DATASET ENTRIES >>
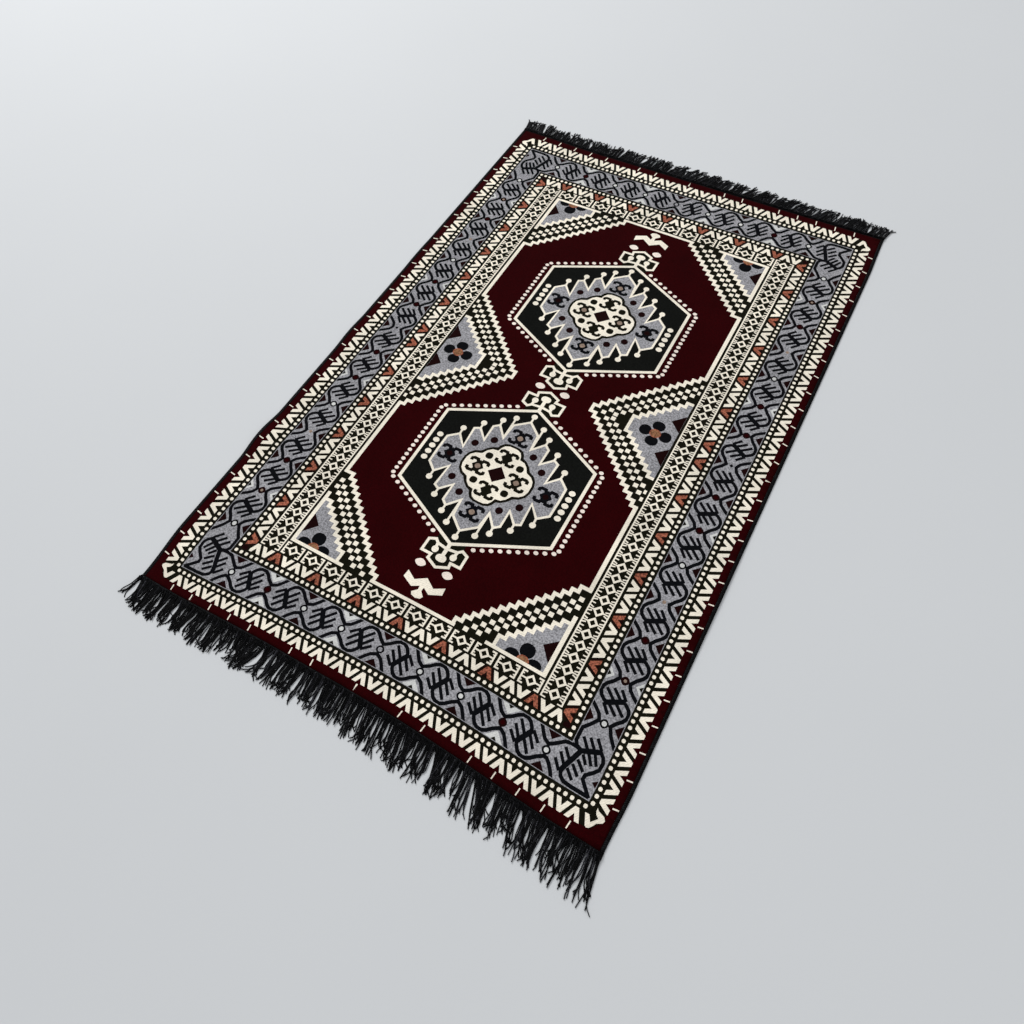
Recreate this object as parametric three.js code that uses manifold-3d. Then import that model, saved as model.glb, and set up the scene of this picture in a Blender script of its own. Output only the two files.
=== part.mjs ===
// A washable kilim rug of 120 by 180 cm: a thin woven cloth, overcast with black yarn along its long
// edges, with a black yarn fringe sewn to each end. All sizes are in millimetres. The rug lies on the
// floor at z = 0 with its length along Y and its near end at -Y.

import * as THREE from 'three';
import { mergeVertices } from 'three/addons/utils/BufferGeometryUtils.js';
import Module from 'manifold-3d';

const wasm = await Module();
wasm.setup();

// Driving dimensions of the cloth and what is sewn round it
const RUG_WIDTH = 1200;
const CLOTH_LENGTH = 1800;
const CLOTH_THICKNESS = 3;
const SEAM_GAP = 0.3;
const EDGING_WIDTH = 8.7;
const EDGING_HEIGHT = 4.6;
const HEADER_WIDTH = 14;
const HEADER_HEIGHT = 4.2;
const HEADER_CHAMFER = 0.7;
const CLOTH_WIDTH = RUG_WIDTH - 2 * (EDGING_WIDTH + SEAM_GAP);

// How finely the cloth follows its unevenness
const CELLS_ACROSS = 14;
const CELLS_ALONG = 60;
const CROWDING = 0.35; // moves the lines between cells towards the long edges, where the cloth lifts

// The fringe: locks of twisted yarn, three-sided, flat on the floor
const LOCKS_PER_END = 148;
const LOCK_ROOT_WIDTH = 5.2;
const LOCK_TIP_WIDTH = 2.8;
const LOCK_ROOT_HEIGHT = 3.2;
const LOCK_TIP_HEIGHT = 2.2;
const LOCK_ROOT_DEPTH = 5; // how far a root reaches into the header
const LOCK_ROOT_LIFT = 0.5; // roots start just off the floor, inside the header
const LOCK_KNEE = 8; // past the header, where a lock comes down to the floor
const CLUMP_SIZES = [3, 2, 4, 3, 3, 2, 4, 2, 3];
const CLUMP_DRAW = 0.42; // how much of its distance from the clump's middle a tip loses

const LOCK_BEND = 0.55; // where along a lock its middle ring lies
const CLUMP_CURVE = 1.3; // above 1, the tips of a clump close up more than its middle does

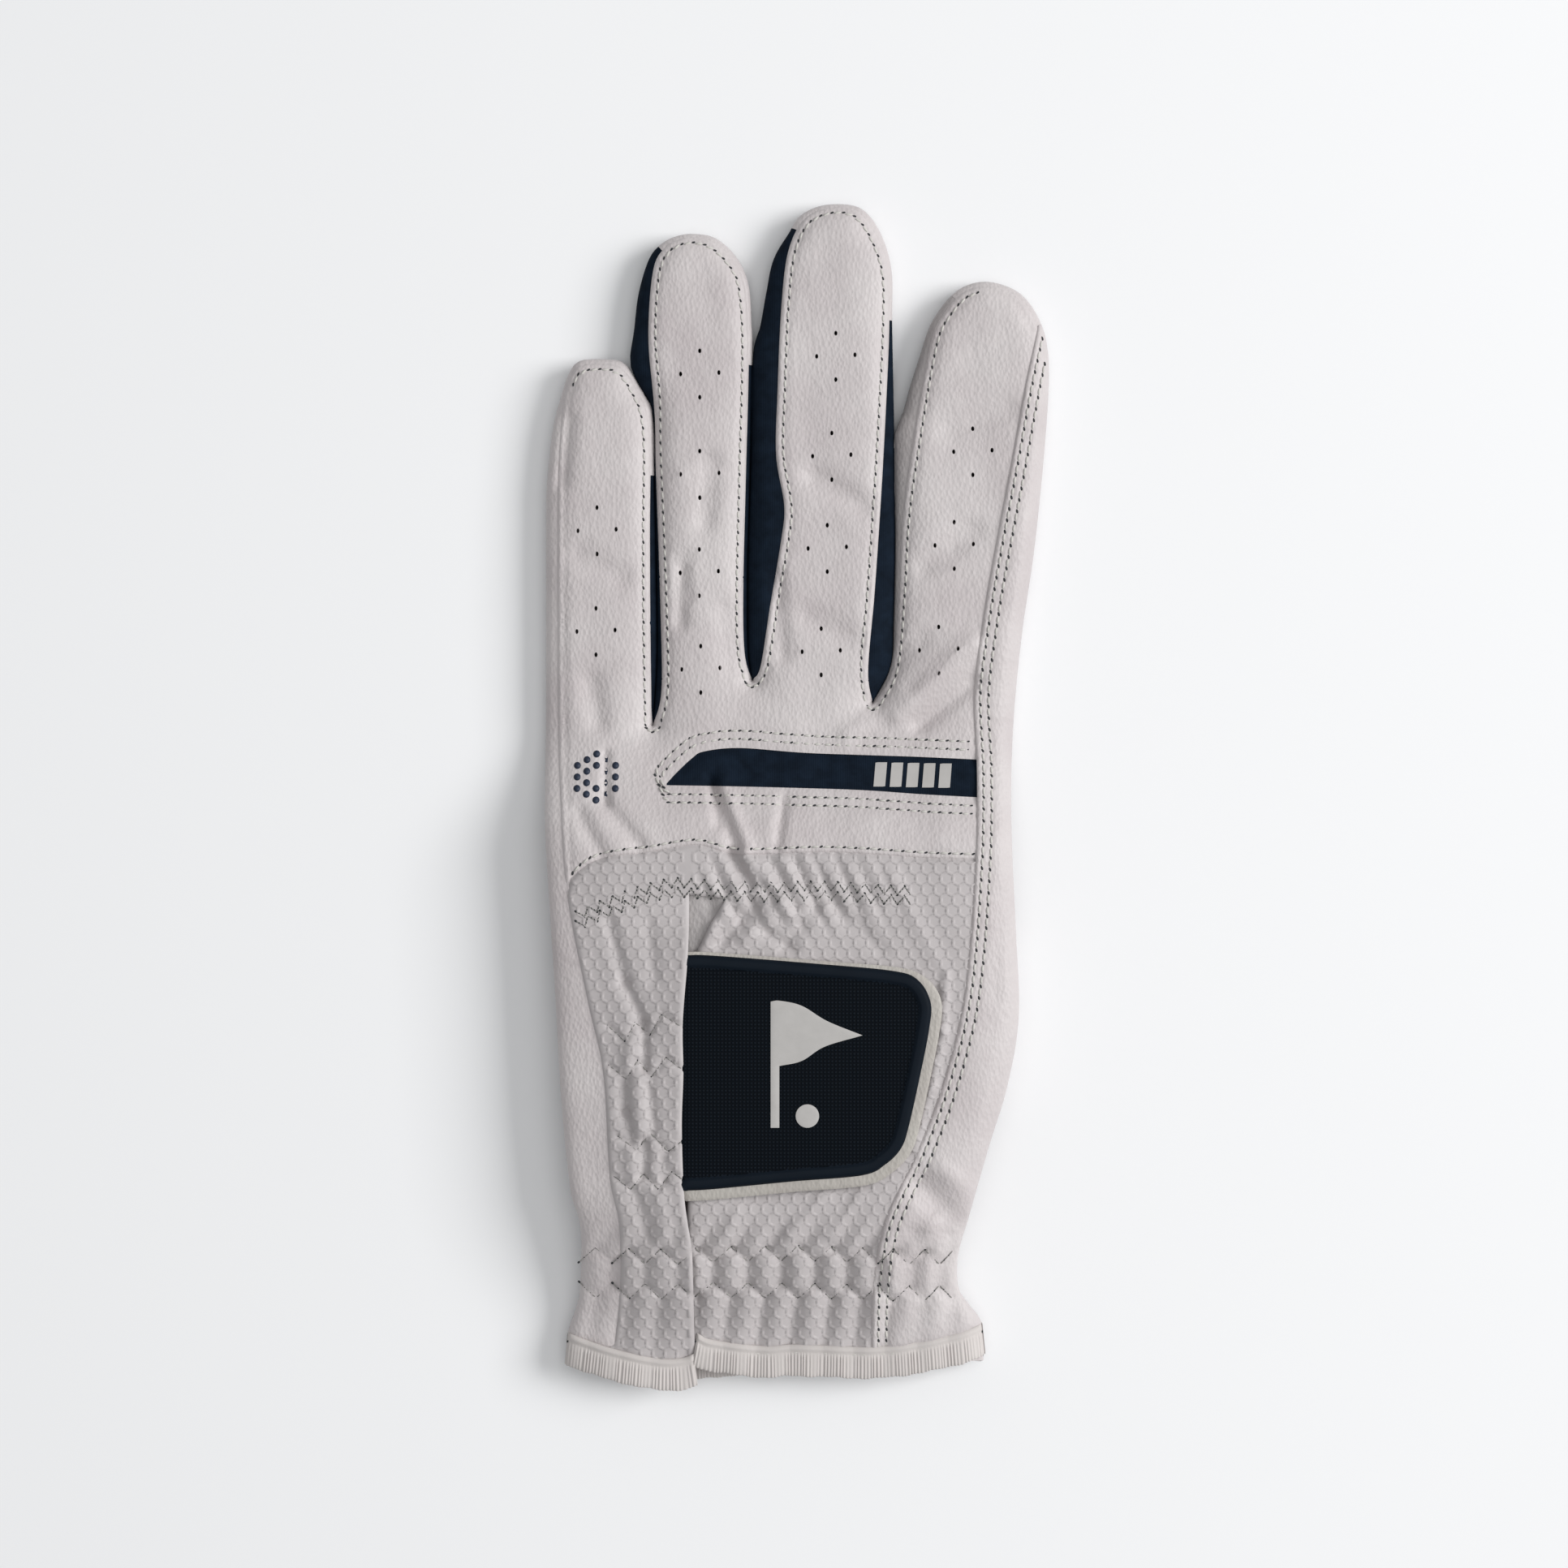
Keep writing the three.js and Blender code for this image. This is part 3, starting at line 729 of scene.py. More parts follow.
def tint(tree, fac, low, high, start=0.3, end=0.7):
    made = tree.nodes.new("ShaderNodeValToRGB")
    made.color_ramp.elements[0].position = start
    made.color_ramp.elements[0].color = (*low, 1)
    made.color_ramp.elements[1].position = end
    made.color_ramp.elements[1].color = (*high, 1)
    tree.links.new(fac, made.inputs["Fac"])
    return made.outputs["Color"]


def relief(tree, height, strength, depth_mm, normal=None):
    made = tree.nodes.new("ShaderNodeBump")
    made.inputs["Strength"].default_value = strength
    made.inputs["Distance"].default_value = depth_mm / 1000
    tree.links.new(height, made.inputs["Height"])
    if normal:
        tree.links.new(normal, made.inputs["Normal"])
    return made.outputs["Normal"]


def toned(tree, shader, fac, low, high, start=0.3, end=0.7):
    tree.links.new(tint(tree, fac, low, high, start, end), shader.inputs["Base Color"])


def leather(name, base, shade=0.87, grain=0.18):
    """Soft sheepskin: fine pebbled grain, faint pores and slow changes of tone."""
    material, tree, shader = nodes_of(name, base, 0.52, 0.42)
    vector = coordinates(tree)
    stretched = coordinates(tree, (1.0, 0.6, 1.0), 0.6)
    tone = noise(tree, vector, 55, 3)
    dark = tuple(c * shade * cast for c, cast in zip(base, (1.0, 0.975, 0.985)))
    toned(tree, shader, tone, dark, base, 0.32, 0.66)
    fine = relief(tree, cells(tree, stretched, 1500), 0.6, grain)
    pores = relief(tree, noise(tree, stretched, 950, 5, 0.6), 0.5, grain, fine)
    slow = relief(tree, noise(tree, vector, 120, 2), 0.45, 0.6, pores)
    tree.links.new(slow, shader.inputs["Normal"])
    shader.inputs["Sheen Weight"].default_value = 0.12
    shader.inputs["Sheen Roughness"].default_value = 0.5
    return material


def knit(name, base, pitch_mm=0.45, sheen=0.25, specular=0.3):
    """Fine ribbed stretch knit."""
    material, tree, shader = nodes_of(name, base, 0.78, specular)
    vector = coordinates(tree)
    tone = noise(tree, vector, 400, 3)
    toned(tree, shader, tone, tuple(c * 0.72 for c in base), tuple(c * 1.25 for c in base))
    wave = tree.nodes.new("ShaderNodeTexWave")
    wave.bands_direction = "X"
    wave.inputs["Scale"].default_value = math.pi * 100 / pitch_mm
    wave.inputs["Distortion"].default_value = 0.6
    wave.inputs["Detail"].default_value = 1.0
    tree.links.new(vector, wave.inputs["Vector"])
    first = relief(tree, wave.outputs["Fac"], 0.35, 0.08)
    second = relief(tree, noise(tree, vector, 1800, 2), 0.3, 0.08, first)
    tree.links.new(second, shader.inputs["Normal"])
    shader.inputs["Sheen Weight"].default_value = sheen
    shader.inputs["Sheen Roughness"].default_value = 0.45
    return material


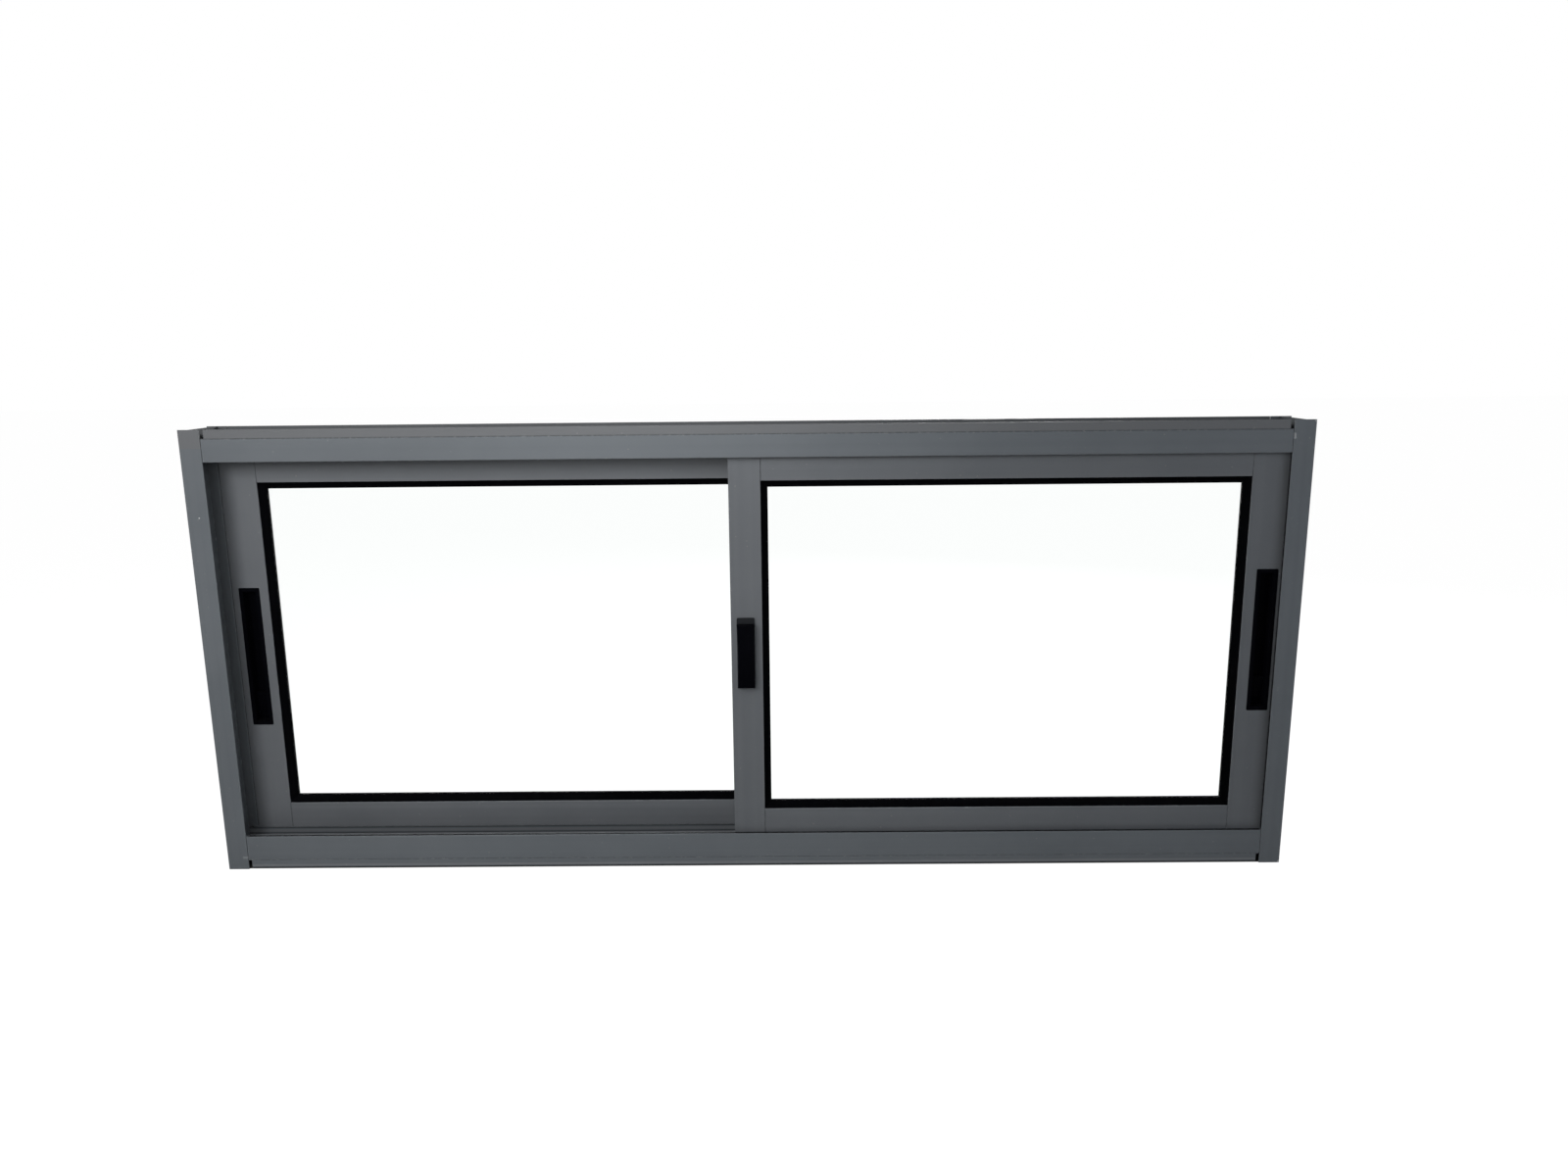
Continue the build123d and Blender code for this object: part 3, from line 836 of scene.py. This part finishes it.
@dataclass
class PanHeadScrew:
    """A cross-recessed screw that holds a jamb to the head or the sill.

    The dome gives the head's outline as shares of its radius and of its height.
    """

    name: str
    seat: Vector
    side: Side
    head_radius: float = 3.9 * MM
    head_height: float = 2.5 * MM
    dome: tuple[Pair, ...] = ((1.0, 0.42), (0.96, 0.68), (0.86, 0.9))
    flat_radius: float = 2.7 * MM
    recess_half_width: float = 2.25 * MM
    recess_corner: float = 0.8
    recess_depth: float = 1.3 * MM
    recess_taper: float = 0.62
    shank_radius: float = 1.9 * MM
    shank_length: float = 1.4 * MM
    cells: int = 5
    steps: int = 24
    weld: float = 0.0025 * MM

    def build(self, steel: bpy.types.Material) -> bpy.types.Object:
        """Builds the head with its recess and the start of its shank.

        Args:
            steel: the plated steel's finish.

        Returns:
            The piece.
        """
        mesh = bmesh.new()
        rim = self.turn_head(mesh)
        self.press_recess(mesh, rim)
        bmesh.ops.recalc_face_normals(mesh, faces=mesh.faces)
        turned = Matrix.Rotation(self.side.value * math.pi / 2, 4, "Y")
        bmesh.ops.transform(mesh, matrix=Matrix.Translation(self.seat) @ turned, verts=mesh.verts)
        return finish_piece(mesh, self.name, steel)

    def turn_head(self, mesh: bmesh.types.BMesh) -> list[bmesh.types.BMEdge]:
        """Spins the pan head's outline round its axis.

        Args:
            mesh: the mesh to fill.

        Returns:
            The open rim round the head's flat.
        """
        outline = [(self.shank_radius, -self.shank_length), (self.shank_radius, 0.0), (self.head_radius, 0.0)]
        outline += [(self.head_radius * wide, self.head_height * high) for wide, high in self.dome]
        outline.append((self.flat_radius, self.head_height))
        verts = [mesh.verts.new((radius, 0.0, height)) for radius, height in outline]
        edges = [mesh.edges.new(pair) for pair in zip(verts, verts[1:])]
        bmesh.ops.spin(mesh, geom=verts + edges, cent=(0, 0, 0), axis=(0, 0, 1), angle=2 * math.pi,
                       steps=self.steps, use_merge=True)
        bmesh.ops.remove_doubles(mesh, verts=mesh.verts, dist=self.weld)
        ends = [edge for edge in mesh.edges if edge.is_boundary]
        bottom = [edge for edge in ends if edge.verts[0].co.z < 0]
        bmesh.ops.holes_fill(mesh, edges=bottom, sides=0)
        return [edge for edge in ends if edge.verts[0].co.z > 0]

    def press_recess(self, mesh: bmesh.types.BMesh, rim: list[bmesh.types.BMEdge]) -> None:
        """Closes the flat round a grid and presses the grid's cross of cells down.

        Args:
            mesh: the mesh with the turned head.
            rim: the open edge round the flat.
        """
        half, arm = self.recess_half_width, self.recess_half_width / self.cells
        made = bmesh.ops.create_grid(mesh, x_segments=self.cells, y_segments=self.cells, size=half,
                                     matrix=Matrix.Translation((0, 0, self.head_height)))
        faces = unique(face for vert in made["verts"] for face in vert.link_faces)
        outer = unique(edge for face in faces for edge in face.edges if edge.is_boundary)
        corners = [vert for vert in made["verts"] if min(abs(vert.co.x), abs(vert.co.y)) > half - arm]
        bmesh.ops.scale(mesh, vec=(self.recess_corner, self.recess_corner, 1.0), verts=corners)
        bmesh.ops.triangle_fill(mesh, use_beauty=True, normal=(0, 0, 1), edges=outer + rim)
        middles = [(face, face.calc_center_median()) for face in faces]
        cross = [face for face, middle in middles if min(abs(middle.x), abs(middle.y)) < arm]
        pressed = bmesh.ops.extrude_face_region(mesh, geom=cross)
        lowered = [item for item in pressed["geom"] if isinstance(item, bmesh.types.BMVert)]
        bmesh.ops.translate(mesh, verts=lowered, vec=(0, 0, -self.recess_depth))
        bmesh.ops.scale(mesh, vec=(self.recess_taper, self.recess_taper, 1.0), verts=lowered)
        kept = [face for face in cross if face.is_valid]
        bmesh.ops.delete(mesh, geom=kept, context="FACES")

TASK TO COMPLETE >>
Repeat, unchanged, every line from the one that contains "Continue the build123d" to the one that contains "steel: the plated steel's finish.", including both, and no other line.

RESULT OF THIS EXERCISE >>
Continue the build123d and Blender code for this object: part 3, from line 836 of scene.py. This part finishes it.
@dataclass
class PanHeadScrew:
    """A cross-recessed screw that holds a jamb to the head or the sill.

    The dome gives the head's outline as shares of its radius and of its height.
    """

    name: str
    seat: Vector
    side: Side
    head_radius: float = 3.9 * MM
    head_height: float = 2.5 * MM
    dome: tuple[Pair, ...] = ((1.0, 0.42), (0.96, 0.68), (0.86, 0.9))
    flat_radius: float = 2.7 * MM
    recess_half_width: float = 2.25 * MM
    recess_corner: float = 0.8
    recess_depth: float = 1.3 * MM
    recess_taper: float = 0.62
    shank_radius: float = 1.9 * MM
    shank_length: float = 1.4 * MM
    cells: int = 5
    steps: int = 24
    weld: float = 0.0025 * MM

    def build(self, steel: bpy.types.Material) -> bpy.types.Object:
        """Builds the head with its recess and the start of its shank.

        Args:
            steel: the plated steel's finish.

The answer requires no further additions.